Robert Lederman, president of A.R.T.I.S.T. (Artists’ Response To Illegal State Tactics), reminded the meeting that he has a pending federal lawsuit challenging the city’s rules limiting where artists can vend art and other expressive matter in Union Square, on the High Line and in Central Park and Battery Park. The rules were only imposed on musicians, according to Lederman, after he raised the issue to Parks that musicians were excluded from the Union Square limits, while vendors were forced to abide by them.

Lederman, who cited an editorial, “Don’t ban the buskers” in last week’s issue of The Villager, said the rules practically ban artists and musicians from any New York City park.

The activist said the hypocrisy of the rules is apparent from the city-sponsored holiday markets that pre-empt space in Union Square and other parks.

Lorie Moody, a resident of 2 Fifth Ave., agreed, citing the Greenmarket in Union Square and “the less-than-glorious, white-tented event in Washington Square,” referring to the annual Taste of The Village event under the Washington Square arch.

Colin Huggins, “The Crazy Piano Guy,” who wheels his piano to play in Washington Square and other parks, said he has received summonses that would cost more than $2,000 in fines if they are not eventually dismissed.

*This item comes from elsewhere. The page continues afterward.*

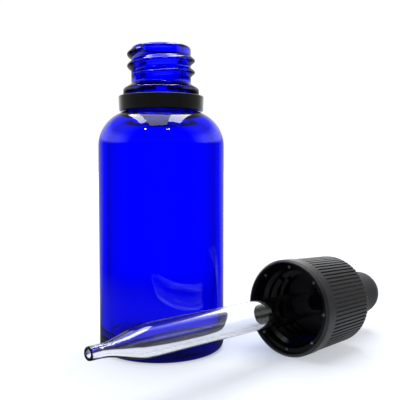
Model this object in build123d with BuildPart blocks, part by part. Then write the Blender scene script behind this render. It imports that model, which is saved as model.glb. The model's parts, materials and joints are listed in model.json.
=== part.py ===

He said his playing brings people together.

Joe Mangrum, who does sand painting in Union Sq. and Washington Square, has also received numerous summonses.

“New York City is unique because there is this creative freedom,” Mangrum said. The city, he said, appears to be “militarizing’” the park.

“Freedom is the most important thing we have. If you don’t have that you don’t have a country,” Mangrum said.

Ryo Sasaki, a jazz trumpeter, said he came to New York four years ago from Japan because of the music culture. He has been playing in Washington Square Park for three years, “and suddenly this season we cannot do it anymore,” he said. “I learned to play music in school but I never learned how to entertain and communicate with people. Those skills I learned in Washington Square Park,” Sasaki said.

“The city crated a problem that never existed,” said Natalie Albert, a neighborhood resident for 40 years.

Tobi Bergman, chairperson of the board’s Parks Committee, called for speakers supporting the parks rules at the end of the two-hour forum, but there were no takers. Pros and cons may weigh in online at www.washingtonsquarespeakout.com .

“I take it as a good sign that the enforcement could change,” said Brad Hoylman, C.B. 2 chairperson, citing Castro’s assurance that the department would reconsider the policy. Earlier this year, Board 2 opposed the Parks Department’s limits on vendors of expressive matter in the four Manhattan parks.

“That was even before we knew that musicians would be summonsed,” Hoylman said.